SOURCE DATA:
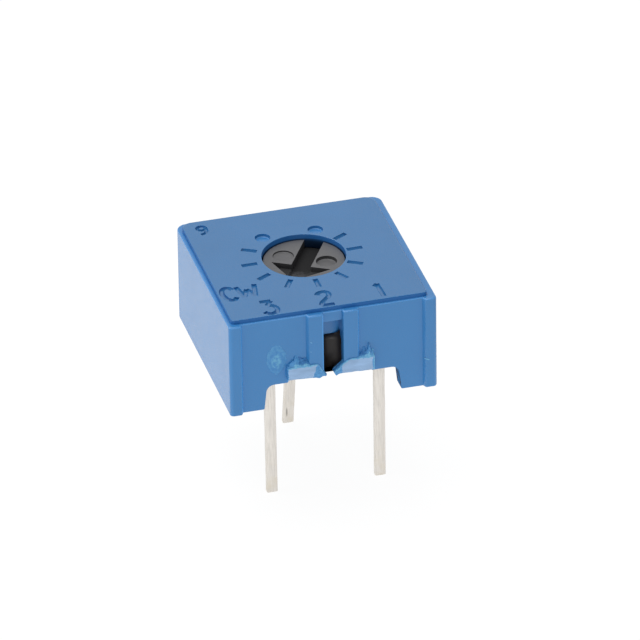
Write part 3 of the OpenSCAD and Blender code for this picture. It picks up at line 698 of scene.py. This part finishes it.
class TRIMMER_OT_housing(bpy.types.Operator):
    """Models the moulded housing with its sunk marks, torn stubs and gate scar"""
    bl_idname = "trimmer.housing"
    bl_label = "Housing"

    def execute(self, context):
        trimmer = context.scene.trimmer
        size = Millimetres(trimmer.housing)
        paint = finishes()
        body = self.outside(size, paint["housing"])
        self.inside(body, size, paint["housing"])
        round_edges(body, size.edge)
        join_onto(body, [self.raised_top(size, Millimetres(trimmer.marks), paint)])
        self.shaded_walls(body, size, [paint[finish] for finish in ("recess_shade", "brown_mottled", "ledge_highlight", "lit")])
        front = -size.depth / 2
        extras = [self.torn_stub(paint, "left_stub", size, LEFT_STUB), self.torn_stub(paint, "right_stub", size, RIGHT_STUB)]
        extras.append(self.scar(paint["scar"], front + size.panel_depth))
        for i, (x, y, z, reach, tall) in enumerate(SPECKS):
            extras.append(self.speck(f"speck_{i}", paint["curl"], (x, front + y, z), reach, tall))
        join_onto(body, extras)
        place_piece(body, "housing_moulding", "body", ["housing"])
        return {"FINISHED"}

    def outside(self, size, plastic):
        """Block with panels, groove and stand-off notches, up to the ledge."""
        w, d = size.width / 2, size.depth / 2
        ledge = size.height - size.step
        body = block("housing_body", plastic, (-w, w), (-d, d), (0, ledge))
        self.round_corners(body, size)
        rib = size.groove / 2 + size.rib
        band = w - size.band
        for x0, x1 in ((-band, -rib), (rib, band)):
            run = size.panel_slope * OVER / size.panel_depth
            outline = [(x0 - run, -d - OVER), (x1 + run, -d - OVER), (x1 - size.panel_slope, -d + size.panel_depth),
                       (x0 + size.panel_slope, -d + size.panel_depth)]
            merge(body, prism("panel_cut", plastic, outline, (-OVER, ledge + OVER)), "DIFFERENCE")
        g = size.groove / 2
        merge(body, block("groove_cut", plastic, (-g, g), (-d - OVER, -d + size.groove_depth), (-OVER, size.groove_top)), "DIFFERENCE")
        merge(body, block("groove_head", plastic, (-g, g), (-d - OVER, -d + size.panel_depth), (1, ledge + OVER)), "DIFFERENCE")
        n, h, r = size.notch / 2, size.notch_height, 0.35
        corner = [(n - r + r * math.cos(a), h - r + r * math.sin(a)) for a in [math.pi / 12 * i for i in range(7)]]
        outline = [(n + 0.14, -OVER)] + corner + [(-x, z) for x, z in reversed(corner)] + [(-n - 0.14, -OVER)]
        for side in (-1, 1):
            span = (side * d - 1.2, side * d + 1.2)
            merge(body, prism("notch_cut", plastic, outline, span, "Y"), "DIFFERENCE")
        left, right = LEFT_STUB["bottom"][0][0] + 0.1, RIGHT_STUB["bottom"][-1][0] - 0.1
        merge(body, block("torn_edge", plastic, (left, right), (-d - OVER, -d + size.wall + OVER),
                          (h - OVER, h + size.torn_rise)), "DIFFERENCE")
        return body

    def round_corners(self, piece, size):
        """Rounds the upright corners, wider at the back."""
        bevel_where(piece, lambda a, b: upright(a, b) and a.y > 0, size.back_corner, 8)
        bevel_where(piece, lambda a, b: upright(a, b) and a.y < 0, size.front_corner, 5)

    def raised_top(self, size, mark, paint):
        """Raised top face with its rounded edge, its sunk marks and the rotor's hole."""
        w, d = size.width / 2, size.depth / 2
        top = block("raised_top", paint["housing"], (-w + size.ledge_left, w - size.ledge_right),
                    (-d + size.ledge_front, d - size.ledge_back), (SEAL_CEILING + 0.01, size.height))
        self.round_corners(top, size)
        round_edges(top, size.edge, 3)
        self.sunk_marks(top, mark, size, paint)
        rim = size.hole / 2
        merge(top, drum("rotor_hole", paint["housing"], rim, (SEAL_CEILING - 1, size.height + OVER), (0, size.dial), 160), "DIFFERENCE")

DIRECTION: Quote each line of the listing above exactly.

SOLUTION TO THIS TASK:
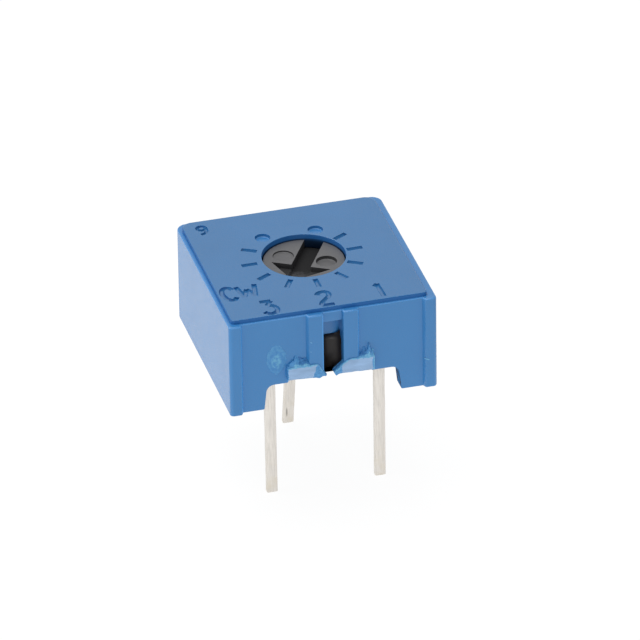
Write part 3 of the OpenSCAD and Blender code for this picture. It picks up at line 698 of scene.py. This part finishes it.
class TRIMMER_OT_housing(bpy.types.Operator):
    """Models the moulded housing with its sunk marks, torn stubs and gate scar"""
    bl_idname = "trimmer.housing"
    bl_label = "Housing"

    def execute(self, context):
        trimmer = context.scene.trimmer
        size = Millimetres(trimmer.housing)
        paint = finishes()
        body = self.outside(size, paint["housing"])
        self.inside(body, size, paint["housing"])
        round_edges(body, size.edge)
        join_onto(body, [self.raised_top(size, Millimetres(trimmer.marks), paint)])
        self.shaded_walls(body, size, [paint[finish] for finish in ("recess_shade", "brown_mottled", "ledge_highlight", "lit")])
        front = -size.depth / 2
        extras = [self.torn_stub(paint, "left_stub", size, LEFT_STUB), self.torn_stub(paint, "right_stub", size, RIGHT_STUB)]
        extras.append(self.scar(paint["scar"], front + size.panel_depth))
        for i, (x, y, z, reach, tall) in enumerate(SPECKS):
            extras.append(self.speck(f"speck_{i}", paint["curl"], (x, front + y, z), reach, tall))
        join_onto(body, extras)
        place_piece(body, "housing_moulding", "body", ["housing"])
        return {"FINISHED"}

    def outside(self, size, plastic):
        """Block with panels, groove and stand-off notches, up to the ledge."""
        w, d = size.width / 2, size.depth / 2
        ledge = size.height - size.step
        body = block("housing_body", plastic, (-w, w), (-d, d), (0, ledge))
        self.round_corners(body, size)
        rib = size.groove / 2 + size.rib
        band = w - size.band
        for x0, x1 in ((-band, -rib), (rib, band)):
            run = size.panel_slope * OVER / size.panel_depth
            outline = [(x0 - run, -d - OVER), (x1 + run, -d - OVER), (x1 - size.panel_slope, -d + size.panel_depth),
                       (x0 + size.panel_slope, -d + size.panel_depth)]
            merge(body, prism("panel_cut", plastic, outline, (-OVER, ledge + OVER)), "DIFFERENCE")
        g = size.groove / 2
        merge(body, block("groove_cut", plastic, (-g, g), (-d - OVER, -d + size.groove_depth), (-OVER, size.groove_top)), "DIFFERENCE")
        merge(body, block("groove_head", plastic, (-g, g), (-d - OVER, -d + size.panel_depth), (1, ledge + OVER)), "DIFFERENCE")
        n, h, r = size.notch / 2, size.notch_height, 0.35
        corner = [(n - r + r * math.cos(a), h - r + r * math.sin(a)) for a in [math.pi / 12 * i for i in range(7)]]
        outline = [(n + 0.14, -OVER)] + corner + [(-x, z) for x, z in reversed(corner)] + [(-n - 0.14, -OVER)]
        for side in (-1, 1):
            span = (side * d - 1.2, side * d + 1.2)
            merge(body, prism("notch_cut", plastic, outline, span, "Y"), "DIFFERENCE")
        left, right = LEFT_STUB["bottom"][0][0] + 0.1, RIGHT_STUB["bottom"][-1][0] - 0.1
        merge(body, block("torn_edge", plastic, (left, right), (-d - OVER, -d + size.wall + OVER),
                          (h - OVER, h + size.torn_rise)), "DIFFERENCE")
        return body

    def round_corners(self, piece, size):
        """Rounds the upright corners, wider at the back."""
        bevel_where(piece, lambda a, b: upright(a, b) and a.y > 0, size.back_corner, 8)
        bevel_where(piece, lambda a, b: upright(a, b) and a.y < 0, size.front_corner, 5)

    def raised_top(self, size, mark, paint):
        """Raised top face with its rounded edge, its sunk marks and the rotor's hole."""
        w, d = size.width / 2, size.depth / 2
        top = block("raised_top", paint["housing"], (-w + size.ledge_left, w - size.ledge_right),
                    (-d + size.ledge_front, d - size.ledge_back), (SEAL_CEILING + 0.01, size.height))
        self.round_corners(top, size)
        round_edges(top, size.edge, 3)
        self.sunk_marks(top, mark, size, paint)
        rim = size.hole / 2
        merge(top, drum("rotor_hole", paint["housing"], rim, (SEAL_CEILING - 1, size.height + OVER), (0, size.dial), 160), "DIFFERENCE")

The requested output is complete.